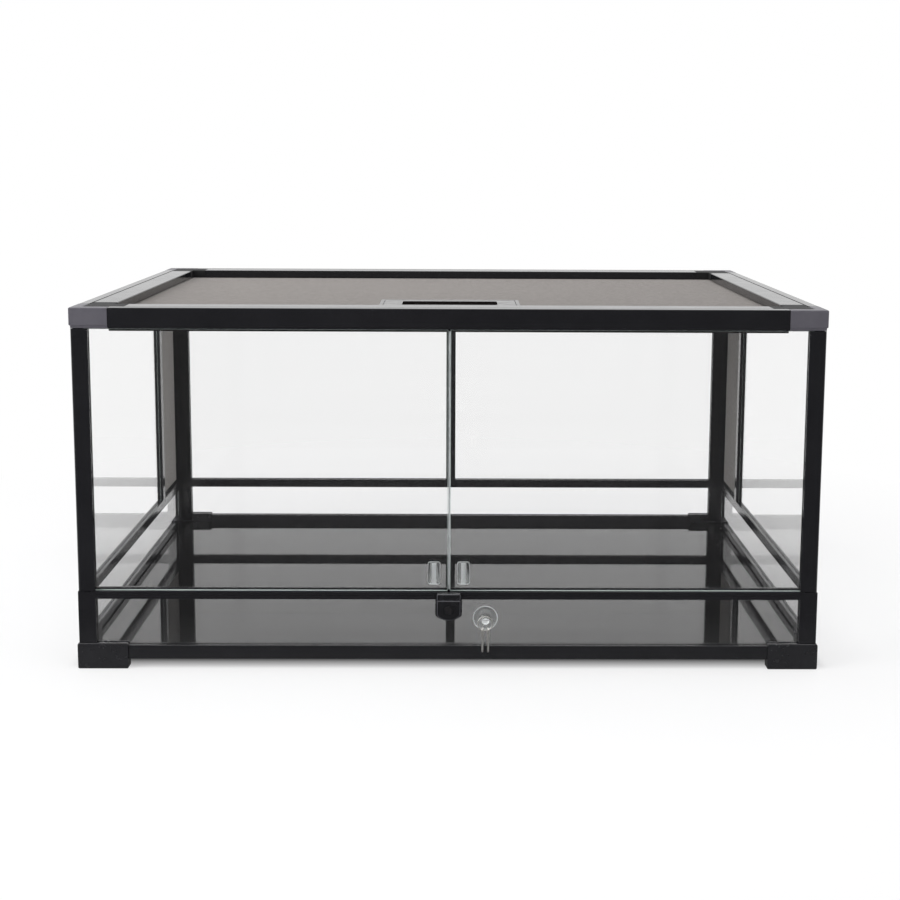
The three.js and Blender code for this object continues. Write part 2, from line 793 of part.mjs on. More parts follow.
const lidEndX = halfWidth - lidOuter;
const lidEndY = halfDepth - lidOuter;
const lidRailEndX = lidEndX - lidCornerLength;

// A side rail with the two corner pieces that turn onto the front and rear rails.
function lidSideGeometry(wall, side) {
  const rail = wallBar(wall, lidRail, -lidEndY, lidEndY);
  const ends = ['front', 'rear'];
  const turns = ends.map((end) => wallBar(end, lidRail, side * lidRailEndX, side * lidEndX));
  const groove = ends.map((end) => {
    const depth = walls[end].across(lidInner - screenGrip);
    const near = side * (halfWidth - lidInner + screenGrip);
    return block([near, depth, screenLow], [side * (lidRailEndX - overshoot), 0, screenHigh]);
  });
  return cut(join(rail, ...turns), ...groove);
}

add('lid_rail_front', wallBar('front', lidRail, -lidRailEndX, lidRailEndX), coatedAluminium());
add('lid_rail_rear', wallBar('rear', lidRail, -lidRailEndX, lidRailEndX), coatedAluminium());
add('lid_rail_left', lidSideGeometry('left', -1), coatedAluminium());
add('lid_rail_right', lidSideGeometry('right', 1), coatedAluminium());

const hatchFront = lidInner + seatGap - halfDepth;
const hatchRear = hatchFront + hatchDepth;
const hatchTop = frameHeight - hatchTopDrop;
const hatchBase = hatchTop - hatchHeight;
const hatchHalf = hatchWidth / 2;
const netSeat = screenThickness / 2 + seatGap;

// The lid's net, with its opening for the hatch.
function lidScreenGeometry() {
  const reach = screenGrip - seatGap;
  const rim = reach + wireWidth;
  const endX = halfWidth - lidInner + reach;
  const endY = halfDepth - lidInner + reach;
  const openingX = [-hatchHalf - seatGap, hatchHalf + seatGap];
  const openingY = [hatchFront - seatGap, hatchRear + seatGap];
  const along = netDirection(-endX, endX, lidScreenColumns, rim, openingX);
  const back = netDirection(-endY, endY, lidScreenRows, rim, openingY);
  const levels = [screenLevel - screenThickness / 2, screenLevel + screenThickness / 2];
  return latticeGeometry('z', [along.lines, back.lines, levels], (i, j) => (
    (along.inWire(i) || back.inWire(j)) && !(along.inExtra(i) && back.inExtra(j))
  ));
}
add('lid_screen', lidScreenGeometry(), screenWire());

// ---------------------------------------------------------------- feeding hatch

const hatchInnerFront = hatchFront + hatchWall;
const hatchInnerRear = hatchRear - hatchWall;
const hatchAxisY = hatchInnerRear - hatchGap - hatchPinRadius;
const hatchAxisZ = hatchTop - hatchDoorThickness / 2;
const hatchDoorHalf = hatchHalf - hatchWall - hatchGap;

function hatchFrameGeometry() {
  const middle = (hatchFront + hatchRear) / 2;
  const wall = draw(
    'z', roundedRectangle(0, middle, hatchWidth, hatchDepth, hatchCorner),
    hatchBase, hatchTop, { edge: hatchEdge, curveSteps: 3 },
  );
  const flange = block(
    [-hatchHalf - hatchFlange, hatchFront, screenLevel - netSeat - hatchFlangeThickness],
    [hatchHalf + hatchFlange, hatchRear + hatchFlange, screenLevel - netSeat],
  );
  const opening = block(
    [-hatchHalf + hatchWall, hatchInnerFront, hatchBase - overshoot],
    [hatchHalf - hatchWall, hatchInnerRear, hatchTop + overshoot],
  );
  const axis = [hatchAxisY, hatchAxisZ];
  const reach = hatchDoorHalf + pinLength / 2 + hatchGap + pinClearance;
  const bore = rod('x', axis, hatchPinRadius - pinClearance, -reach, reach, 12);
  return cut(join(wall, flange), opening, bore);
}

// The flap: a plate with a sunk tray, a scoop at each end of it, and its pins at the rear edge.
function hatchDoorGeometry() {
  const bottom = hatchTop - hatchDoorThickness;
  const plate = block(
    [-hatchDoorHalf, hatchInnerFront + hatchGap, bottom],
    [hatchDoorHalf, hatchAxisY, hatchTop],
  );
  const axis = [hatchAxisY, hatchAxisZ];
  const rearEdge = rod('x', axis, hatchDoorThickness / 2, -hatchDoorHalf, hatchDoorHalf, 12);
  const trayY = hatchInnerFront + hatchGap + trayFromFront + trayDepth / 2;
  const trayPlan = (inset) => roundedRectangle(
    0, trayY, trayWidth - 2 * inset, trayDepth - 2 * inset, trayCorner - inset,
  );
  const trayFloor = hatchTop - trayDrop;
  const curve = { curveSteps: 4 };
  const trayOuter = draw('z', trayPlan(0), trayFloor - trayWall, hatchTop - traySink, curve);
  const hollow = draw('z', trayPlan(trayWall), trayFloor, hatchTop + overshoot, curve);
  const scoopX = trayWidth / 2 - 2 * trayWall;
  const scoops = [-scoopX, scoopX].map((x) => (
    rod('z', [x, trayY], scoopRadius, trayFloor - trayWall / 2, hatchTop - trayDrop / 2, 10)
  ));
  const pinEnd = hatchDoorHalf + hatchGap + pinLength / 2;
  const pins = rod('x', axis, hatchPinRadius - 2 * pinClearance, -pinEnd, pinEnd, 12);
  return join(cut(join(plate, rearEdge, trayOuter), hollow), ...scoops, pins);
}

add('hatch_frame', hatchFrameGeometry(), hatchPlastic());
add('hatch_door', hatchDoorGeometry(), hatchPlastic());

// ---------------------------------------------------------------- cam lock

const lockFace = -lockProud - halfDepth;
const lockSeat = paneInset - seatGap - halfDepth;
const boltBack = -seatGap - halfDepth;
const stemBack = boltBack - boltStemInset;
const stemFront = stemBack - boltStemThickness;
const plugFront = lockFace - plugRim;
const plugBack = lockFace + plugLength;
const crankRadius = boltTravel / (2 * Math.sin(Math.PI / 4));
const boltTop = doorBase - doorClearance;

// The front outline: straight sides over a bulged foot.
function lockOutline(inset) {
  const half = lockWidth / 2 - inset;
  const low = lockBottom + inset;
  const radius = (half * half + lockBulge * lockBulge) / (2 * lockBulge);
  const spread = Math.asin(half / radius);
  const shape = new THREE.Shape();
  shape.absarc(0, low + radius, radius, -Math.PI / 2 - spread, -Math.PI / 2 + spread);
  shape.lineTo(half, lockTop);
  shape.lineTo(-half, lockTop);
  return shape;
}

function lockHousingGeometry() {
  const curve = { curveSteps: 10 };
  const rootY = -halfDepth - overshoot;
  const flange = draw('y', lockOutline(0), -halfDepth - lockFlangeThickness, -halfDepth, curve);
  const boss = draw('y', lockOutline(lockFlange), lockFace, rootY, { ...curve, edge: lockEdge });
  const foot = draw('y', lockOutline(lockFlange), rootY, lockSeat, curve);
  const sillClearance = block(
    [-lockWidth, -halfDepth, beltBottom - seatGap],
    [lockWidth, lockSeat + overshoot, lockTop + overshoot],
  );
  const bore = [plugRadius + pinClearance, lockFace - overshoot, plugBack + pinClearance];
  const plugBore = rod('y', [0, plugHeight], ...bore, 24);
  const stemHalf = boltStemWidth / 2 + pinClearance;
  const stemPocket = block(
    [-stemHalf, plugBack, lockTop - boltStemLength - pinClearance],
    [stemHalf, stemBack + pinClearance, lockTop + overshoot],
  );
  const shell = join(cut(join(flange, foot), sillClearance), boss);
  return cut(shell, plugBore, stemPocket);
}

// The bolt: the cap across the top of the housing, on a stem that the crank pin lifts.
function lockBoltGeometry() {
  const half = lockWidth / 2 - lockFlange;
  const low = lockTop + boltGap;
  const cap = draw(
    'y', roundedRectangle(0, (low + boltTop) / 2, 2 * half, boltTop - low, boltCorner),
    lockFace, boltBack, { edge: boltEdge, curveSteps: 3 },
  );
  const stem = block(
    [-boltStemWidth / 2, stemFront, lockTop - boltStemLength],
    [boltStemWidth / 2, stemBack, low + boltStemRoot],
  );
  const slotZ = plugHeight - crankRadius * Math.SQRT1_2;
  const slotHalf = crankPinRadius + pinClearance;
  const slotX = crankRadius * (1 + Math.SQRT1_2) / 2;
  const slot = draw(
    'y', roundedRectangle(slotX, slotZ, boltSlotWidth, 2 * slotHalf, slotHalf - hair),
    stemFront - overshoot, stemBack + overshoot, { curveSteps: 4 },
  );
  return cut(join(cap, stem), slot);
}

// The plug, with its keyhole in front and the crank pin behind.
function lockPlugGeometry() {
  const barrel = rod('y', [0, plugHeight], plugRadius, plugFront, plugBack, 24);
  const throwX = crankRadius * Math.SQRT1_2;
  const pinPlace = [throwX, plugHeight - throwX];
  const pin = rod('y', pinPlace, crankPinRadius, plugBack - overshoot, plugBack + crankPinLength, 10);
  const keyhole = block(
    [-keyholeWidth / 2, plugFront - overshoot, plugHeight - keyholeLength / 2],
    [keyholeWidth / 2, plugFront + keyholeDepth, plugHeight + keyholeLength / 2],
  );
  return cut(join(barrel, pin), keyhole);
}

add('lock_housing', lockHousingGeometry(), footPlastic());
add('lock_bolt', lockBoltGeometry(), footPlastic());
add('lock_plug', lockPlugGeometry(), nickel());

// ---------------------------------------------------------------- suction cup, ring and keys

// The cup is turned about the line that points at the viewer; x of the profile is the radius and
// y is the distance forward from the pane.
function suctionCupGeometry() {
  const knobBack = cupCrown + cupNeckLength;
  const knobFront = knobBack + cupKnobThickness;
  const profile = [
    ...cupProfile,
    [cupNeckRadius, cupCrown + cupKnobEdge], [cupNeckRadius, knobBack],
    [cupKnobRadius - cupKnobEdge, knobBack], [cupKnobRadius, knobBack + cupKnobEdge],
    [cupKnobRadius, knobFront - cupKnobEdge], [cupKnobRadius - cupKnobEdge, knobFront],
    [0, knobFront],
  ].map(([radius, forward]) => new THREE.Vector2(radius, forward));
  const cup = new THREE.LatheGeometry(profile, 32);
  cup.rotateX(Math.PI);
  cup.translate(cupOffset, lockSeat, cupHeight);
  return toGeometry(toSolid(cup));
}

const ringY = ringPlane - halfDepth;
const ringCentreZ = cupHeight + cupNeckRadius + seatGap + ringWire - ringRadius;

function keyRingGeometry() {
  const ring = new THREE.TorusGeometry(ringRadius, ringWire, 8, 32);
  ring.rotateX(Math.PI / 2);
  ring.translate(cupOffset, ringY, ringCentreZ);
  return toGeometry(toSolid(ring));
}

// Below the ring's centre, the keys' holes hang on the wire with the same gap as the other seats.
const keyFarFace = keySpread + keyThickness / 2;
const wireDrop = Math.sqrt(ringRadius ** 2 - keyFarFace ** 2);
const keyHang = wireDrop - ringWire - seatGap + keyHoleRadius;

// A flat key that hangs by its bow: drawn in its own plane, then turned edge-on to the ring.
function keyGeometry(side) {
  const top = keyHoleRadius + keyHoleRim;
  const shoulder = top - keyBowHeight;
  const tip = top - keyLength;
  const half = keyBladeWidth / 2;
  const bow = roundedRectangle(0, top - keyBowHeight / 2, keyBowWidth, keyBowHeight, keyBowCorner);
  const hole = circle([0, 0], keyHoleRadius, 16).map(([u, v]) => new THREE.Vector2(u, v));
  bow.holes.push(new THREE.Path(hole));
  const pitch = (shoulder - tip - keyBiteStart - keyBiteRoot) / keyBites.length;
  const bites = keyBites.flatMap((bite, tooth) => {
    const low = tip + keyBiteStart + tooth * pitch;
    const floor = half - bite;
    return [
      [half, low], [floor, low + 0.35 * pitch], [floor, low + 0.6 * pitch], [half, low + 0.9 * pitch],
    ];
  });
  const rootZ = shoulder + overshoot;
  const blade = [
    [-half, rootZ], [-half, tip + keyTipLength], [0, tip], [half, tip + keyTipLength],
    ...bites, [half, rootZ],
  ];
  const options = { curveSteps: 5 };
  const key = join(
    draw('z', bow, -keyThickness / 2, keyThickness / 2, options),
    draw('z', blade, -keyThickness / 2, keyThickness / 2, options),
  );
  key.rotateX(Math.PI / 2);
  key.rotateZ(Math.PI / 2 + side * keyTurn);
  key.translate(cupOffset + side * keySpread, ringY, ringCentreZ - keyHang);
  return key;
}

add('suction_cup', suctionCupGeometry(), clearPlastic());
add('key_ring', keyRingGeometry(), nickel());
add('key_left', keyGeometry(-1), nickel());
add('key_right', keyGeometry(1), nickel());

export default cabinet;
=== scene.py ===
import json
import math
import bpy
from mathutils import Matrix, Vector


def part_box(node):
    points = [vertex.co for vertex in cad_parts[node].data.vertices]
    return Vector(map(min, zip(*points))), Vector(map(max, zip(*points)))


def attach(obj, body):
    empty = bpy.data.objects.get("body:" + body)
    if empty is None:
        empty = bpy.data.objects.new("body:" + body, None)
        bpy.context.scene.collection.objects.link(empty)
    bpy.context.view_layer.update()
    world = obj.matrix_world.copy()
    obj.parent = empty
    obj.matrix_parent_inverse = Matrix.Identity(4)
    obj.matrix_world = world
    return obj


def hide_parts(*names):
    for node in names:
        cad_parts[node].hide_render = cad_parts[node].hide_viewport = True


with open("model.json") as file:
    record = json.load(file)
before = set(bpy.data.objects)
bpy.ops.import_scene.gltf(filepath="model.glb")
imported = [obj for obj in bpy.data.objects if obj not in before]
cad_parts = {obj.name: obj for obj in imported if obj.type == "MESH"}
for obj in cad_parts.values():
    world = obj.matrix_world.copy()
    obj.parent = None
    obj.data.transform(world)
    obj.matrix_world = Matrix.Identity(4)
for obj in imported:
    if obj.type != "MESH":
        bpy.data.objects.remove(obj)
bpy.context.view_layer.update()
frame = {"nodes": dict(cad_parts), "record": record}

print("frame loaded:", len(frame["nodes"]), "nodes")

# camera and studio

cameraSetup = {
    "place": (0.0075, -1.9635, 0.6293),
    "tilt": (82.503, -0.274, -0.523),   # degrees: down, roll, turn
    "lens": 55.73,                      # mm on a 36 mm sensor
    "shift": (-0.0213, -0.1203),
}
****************
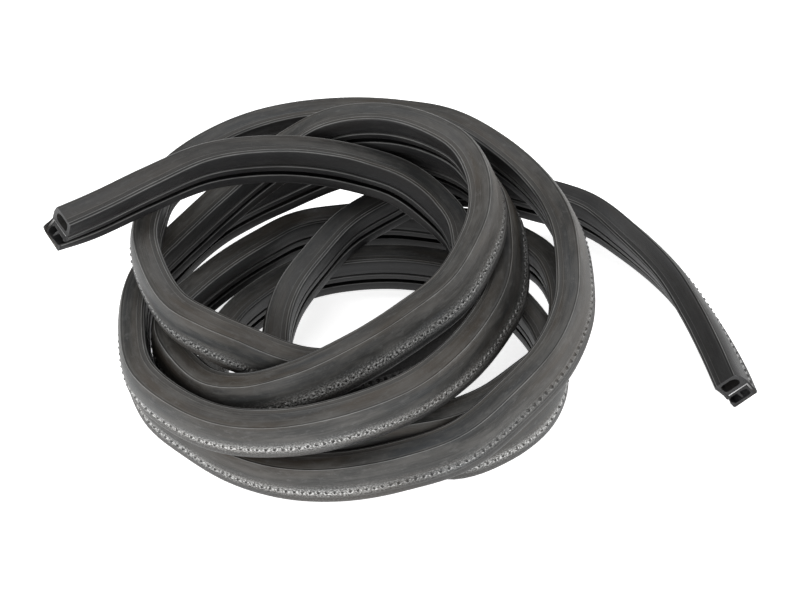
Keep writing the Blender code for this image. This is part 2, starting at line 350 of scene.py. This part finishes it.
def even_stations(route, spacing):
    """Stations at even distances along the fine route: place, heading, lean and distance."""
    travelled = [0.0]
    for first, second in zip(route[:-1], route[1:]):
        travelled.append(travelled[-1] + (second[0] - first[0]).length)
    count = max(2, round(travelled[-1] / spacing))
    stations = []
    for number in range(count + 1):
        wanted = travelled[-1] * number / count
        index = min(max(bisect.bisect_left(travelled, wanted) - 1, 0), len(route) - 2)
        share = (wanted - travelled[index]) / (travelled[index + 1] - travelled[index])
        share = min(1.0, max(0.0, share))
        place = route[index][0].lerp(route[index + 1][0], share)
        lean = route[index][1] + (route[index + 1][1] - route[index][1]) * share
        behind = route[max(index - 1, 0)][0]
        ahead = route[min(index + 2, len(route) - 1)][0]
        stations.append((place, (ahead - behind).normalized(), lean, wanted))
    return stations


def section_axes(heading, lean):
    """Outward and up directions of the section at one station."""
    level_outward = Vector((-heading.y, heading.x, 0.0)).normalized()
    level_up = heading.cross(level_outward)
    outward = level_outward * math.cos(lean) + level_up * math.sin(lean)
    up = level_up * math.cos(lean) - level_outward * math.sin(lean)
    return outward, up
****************
Exercise objective
The lines to quote run from the one containing "add('suction_cup', suctionCupGeometry(), clearPlastic());" to the one containing "before = set(bpy.data.objects)". Quote them exactly, with both of those lines, and nothing else.

Result for this exercise
add('suction_cup', suctionCupGeometry(), clearPlastic());
add('key_ring', keyRingGeometry(), nickel());
add('key_left', keyGeometry(-1), nickel());
add('key_right', keyGeometry(1), nickel());

export default cabinet;
=== scene.py ===
import json
import math
import bpy
from mathutils import Matrix, Vector


def part_box(node):
    points = [vertex.co for vertex in cad_parts[node].data.vertices]
    return Vector(map(min, zip(*points))), Vector(map(max, zip(*points)))


def attach(obj, body):
    empty = bpy.data.objects.get("body:" + body)
    if empty is None:
        empty = bpy.data.objects.new("body:" + body, None)
        bpy.context.scene.collection.objects.link(empty)
    bpy.context.view_layer.update()
    world = obj.matrix_world.copy()
    obj.parent = empty
    obj.matrix_parent_inverse = Matrix.Identity(4)
    obj.matrix_world = world
    return obj


def hide_parts(*names):
    for node in names:
        cad_parts[node].hide_render = cad_parts[node].hide_viewport = True


with open("model.json") as file:
    record = json.load(file)
before = set(bpy.data.objects)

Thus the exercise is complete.